A spokesperson says the agency tried to come up with a system that was not so stringent that it would be very difficult for farmers and manufacturers to convert to organic production, or so weak that the term 'organic' would be meaningless.

The standards, for instance, require that organic meats, poultry, eggs, and dairy products must come from animals given no antibiotics or growth hormones. Other organic foods must be produced without using most conventional pesticides, petroleum-based or sewage sludge-based fertilizers, bioengineering, or ionizing radiation.

Under the national rule, only foods that are 95-100% organic may display the USDA Organic seal on the front packaging. Items that are at least 70% organic may list such ingredients on the main panel, while products that are less than 70% organic may not make any organic claims up front, but may specify organically produced ingredients on the side panel.

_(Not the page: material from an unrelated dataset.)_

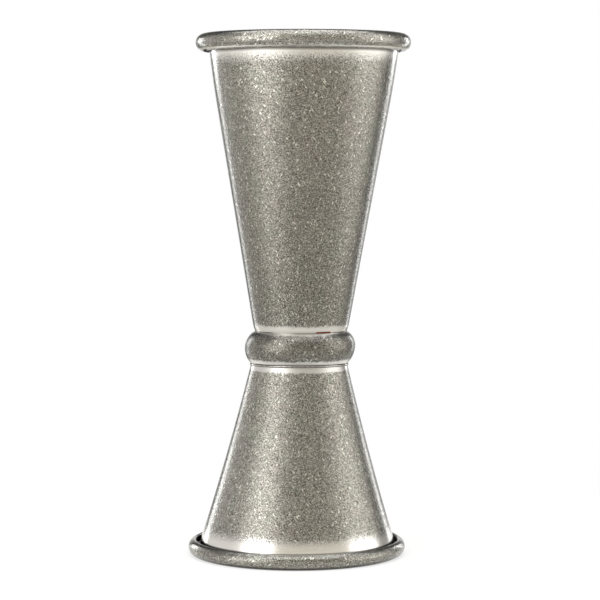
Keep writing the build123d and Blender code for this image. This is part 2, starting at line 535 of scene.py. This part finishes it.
def make_upper_band_braze():
    """The braze in the seam above the band: a thin bead that swells in places, and the layer below it."""
    corner = upper_wall(band_top)
    outline = Outline((upper_wall(band_top + upper_fillet), band_top + upper_fillet))
    outline.arc((corner, band_top), upper_fillet, quarter_turn, 0, curve_steps // 2, full_share)
    outline.to((corner + band_braze_gap, band_top - band_ease), full_share)
    low = band_top - band_braze_run
    outline.to((upper_wall(low) + band_braze_gap, low), full_share)
    outline.to((upper_wall(low), low), full_share)

    def settle(x, y, z):
        if z < band_top:
            return band_settle(x, y, z)
        swell = seam_swell(math.degrees(math.atan2(x, -y)))
        radius = math.hypot(x, y)
        swollen_height = band_top + (z - band_top) * swell
        thickness = (radius - upper_wall(z)) * (1 + (swell - 1) * swell_outwards)
        out = (upper_wall(swollen_height) + thickness) / radius
        return band_settle(x * out, y * out, swollen_height)

    return turned("upper_seam_braze", closed(outline, full_share), settle)


def make_lower_band_braze():
    """The braze in the seam below the band: a round bead, pale along its middle, and the layer above it."""
    pale_slot = 1
    pale_start = 40.0
    pale_end = -20.0
    bead_height = band_bottom - lower_bead_radius
    bead_centre = (lower_wall(bead_height), bead_height)
    high = band_bottom + band_braze_run
    bead_start = quarter_turn - math.degrees(band_braze_gap / lower_bead_radius)
    outline = Outline((lower_wall(high), high))
    outline.to((lower_wall(high) + band_braze_gap, high), full_share)
    outline.to((lower_wall(band_bottom) + band_braze_gap, band_bottom), full_share)
    outline.arc(bead_centre, lower_bead_radius, bead_start, pale_start, curve_steps // 2, full_share)
    outline.arc(bead_centre, lower_bead_radius, pale_start, pale_end, curve_steps, full_share, pale_slot)
    outline.arc(bead_centre, lower_bead_radius, pale_end, -quarter_turn, curve_steps // 2, full_share)
    return turned("lower_seam_braze", closed(outline, full_share), band_settle)


# Materials. A pair of ends holds the values that count as 0 and as 1

# Values that follow the height: at_low up to the height low, and at_high from the height high
Rise = namedtuple("Rise", "low high at_low at_high")
# Painted shade: both walls dimmed towards the waist, in place of dimmer reflections there
upper_painted_shade = Rise(low=50.0 * MM, high=96.0 * MM, at_low=0.8, at_high=1.04)
lower_painted_shade = Rise(low=6.0 * MM, high=38.0 * MM, at_low=1.05, at_high=0.98)
steady_roughness = Rise(low=0.0, high=100.0 * MM, at_low=0.38, at_high=0.38)
lower_roughness = Rise(low=6.0 * MM, high=38.0 * MM, at_low=0.375, at_high=0.45)

# Tones of the tumbled steel
cup_tone = (0.206, 0.199, 0.176)
inside_tone = (0.37, 0.36, 0.325)
band_tone = (0.145, 0.138, 0.122)
upper_roll_tone = (0.235, 0.226, 0.2)
lower_roll_tone = (0.207, 0.199, 0.176)

# Grains: facets mixed with short strokes that lean both ways, from a dark to a light share of the tone
grain_size = 0.095 * MM
grain_relief = 0.004 * MM
grain_soft = 0.5
grain_power = 1.75
grain_ends = (0.12, 0.88)
dark_grain_share = 0.05
light_grain_share = 2.95
stroke_length = 0.14 * MM
stroke_width = 0.065 * MM
stroke_leans = (45, -45)
stroke_ends = (0.75, 1.25)
stroke_share = 0.3

# Nicks and specks: the share of the cells that has one, and how many times the tone they are
nick_length = 1.1 * MM
nick_width = 0.3 * MM
nick_leans = (42, -48)
nick_core = 0.2
nick_edge = 0.4
nick_share = 0.02
speck_share = 0.03
bright_share = 4.2

# Clouds and tints that wander over the surface
cloud_size = 7.0 * MM
cloud_detail = 3.0
cloud_ends = (0.3, 0.7)
cloud_shares = (0.95, 1.05)
tint_size = 3.5 * MM
tint_ends = (0.35, 0.65)
rosy_tint = (1.02, 0.99, 1.0)
green_tint = (0.98, 1.01, 0.98)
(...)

Anyone who improperly sells or labels a product 'organic' can be fined up to $10,000 for each violation.

Rules or No Rules, the Debate Rages On

Natalie is pleased that Uncle Sam has come up with uniform standards for organic foods. Even with the understanding that organic products may contain some pesticides, she still prefers the specialty items to the conventional ones.

"There has been some cancer, childhood autism, and Asperger's Syndrome in our family," she explains. "I just wonder if it might not be linked to all the preservatives [in regular products]."

Her concern strikes at the root of a longstanding dispute over whether eating organic is better for people and the environment.

Christine Bruhn, PhD, a food science expert with the Institute of Food Technologists, says at least 60% of consumers believe that organics are safer, more nutritious, and better for the environment. To her knowledge, however, there are no valid scientific data to back up those beliefs.

Yet, Ronnie Cummins, national director of the Organic Consumers Association, points to what he says are thousands of consumer reports showing that regular products have three to four times more pesticide residue compared with organic items. The pesticide use, he claims, is not only harmful to the soil used for crops, but dangerous for people. "Every fourth time a child reaches for a conventional apple in America," he says, "they're getting a level of pesticide residue that even the EPA finds troublesome."